For the tournaments, which double as research for a future project, Rose has organized three six-hour D&D sessions – enhanced by live visuals and sound – in the basement of Snakes and Lattes. (“It’ll feel like going down to your parents’ basement to play.”) The first game will feature theatre community members who grew up with D&D, the second will be played by a group of elite gamers, while the final quest will mix the two communities.

“So much of role-playing games is already performative. I want to find out what happens when an audience is introduced, and what differences emerge between the theatre and gaming communities as the stories unfold.”

By contrast, at the six-hour mark, The Godot Cycle (by theatre company Yes Let’s Go) will just be getting started.

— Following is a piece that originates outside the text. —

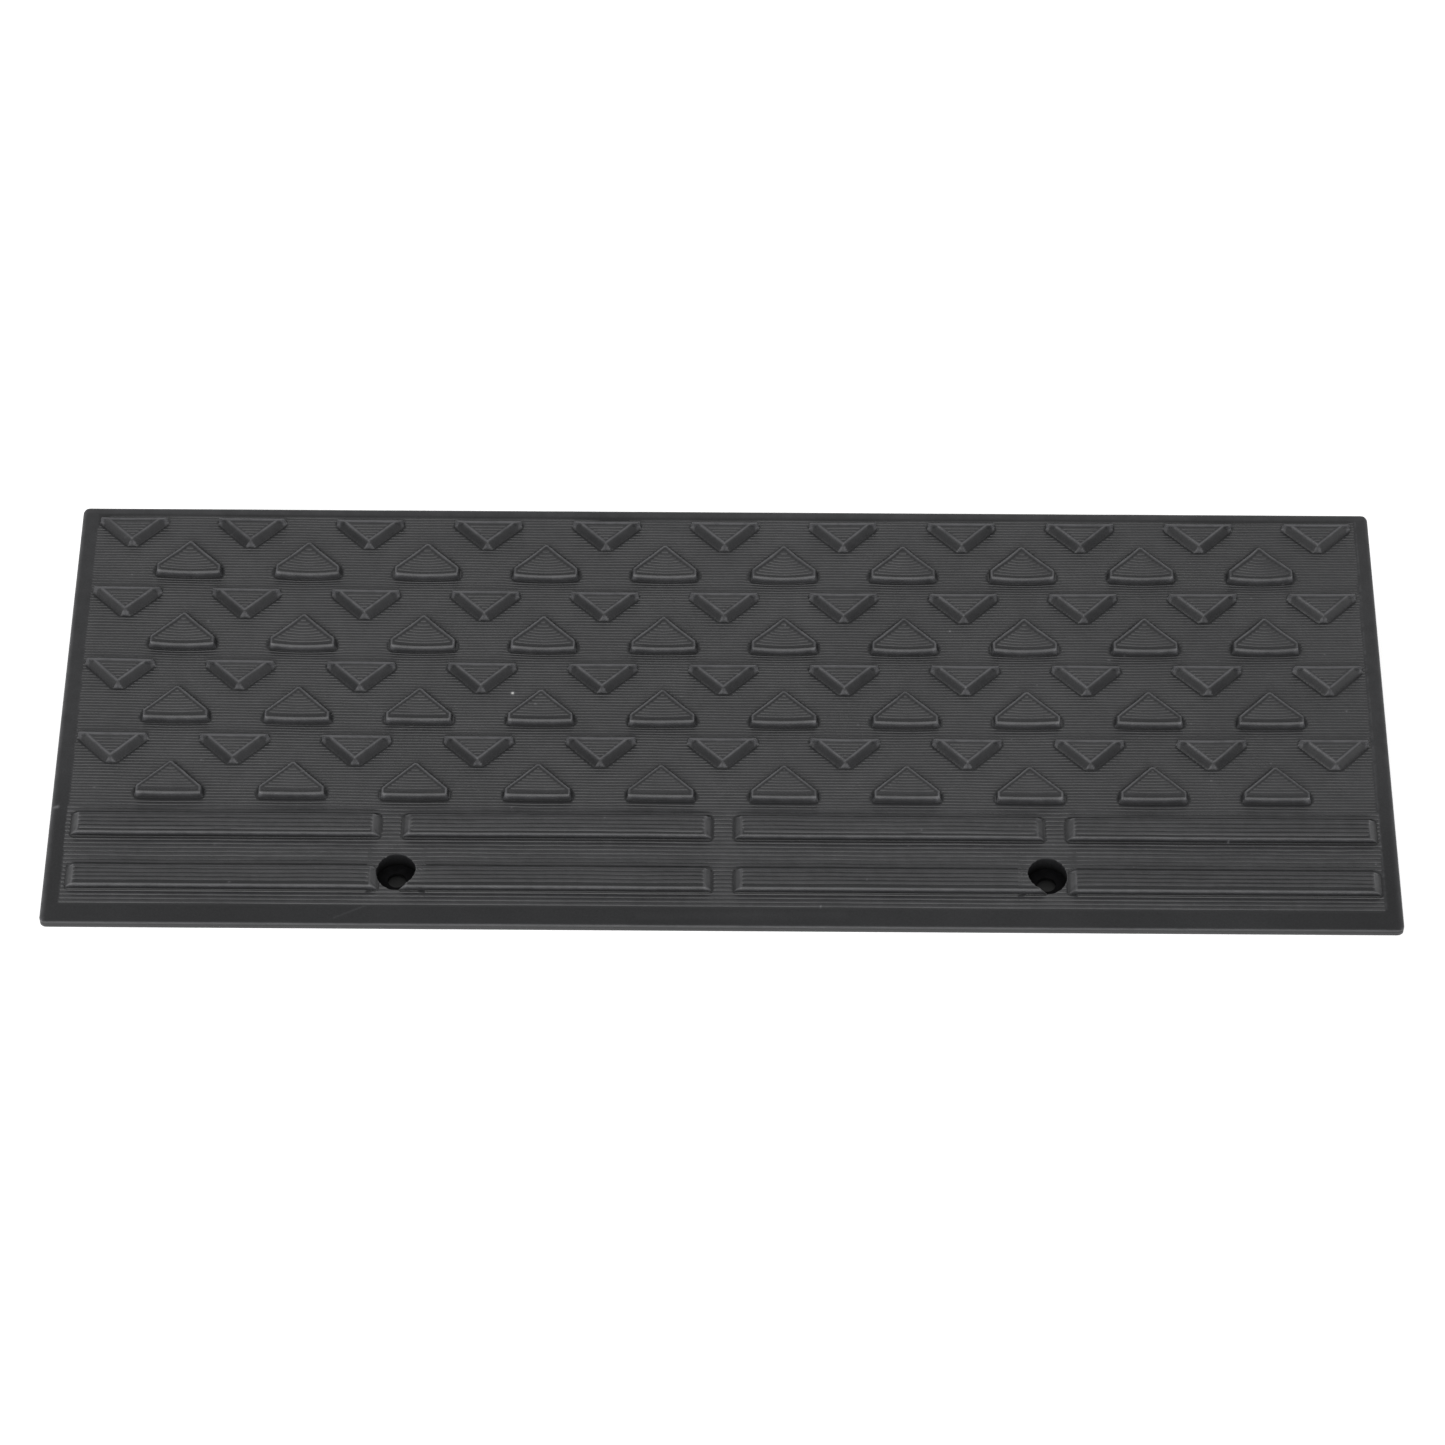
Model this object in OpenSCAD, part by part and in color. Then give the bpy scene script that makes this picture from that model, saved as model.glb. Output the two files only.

“It’s exciting but also a little bit terrifying,” admits Eric Craig (Vladimir)who along with David Christo (Estragon) will spend over three days under Honest Ed’s trapped in Beckett’s repeating universe.

“I think the biggest problem will be confusion,” muses Craig. “Losing the mental acuity you normally have in a performance situation will be especially challenging in a play that is so repetitive and cyclical.”

The pair will be joined by a revolving cast of 45 actors who will play the three supporting characters in four-hour shifts. But can Craig and Christo really go on for 54 hours straight? What about bathroom breaks?

“There will be a porta-potty off to the side that will only by accessible to us. You say your lines from within the porta-potty if you have to, but the show never stops, no matter what. It has to be unstoppable, this thing that keeps rolling with or without you.”

Craig points out that the marathon treatment only amplifies the torture of repetition at the heart of the play.

“There is a sadistic side to this show, a freak show, cockfight, bear-baiting side. People enjoy watching other people struggle. That’s in Beckett’s play, and that will be in our performance. Everyone will show up with a tiny part of them hoping to see one of us say ‘I have to stop.’ But I can promise you, I won’t crack.”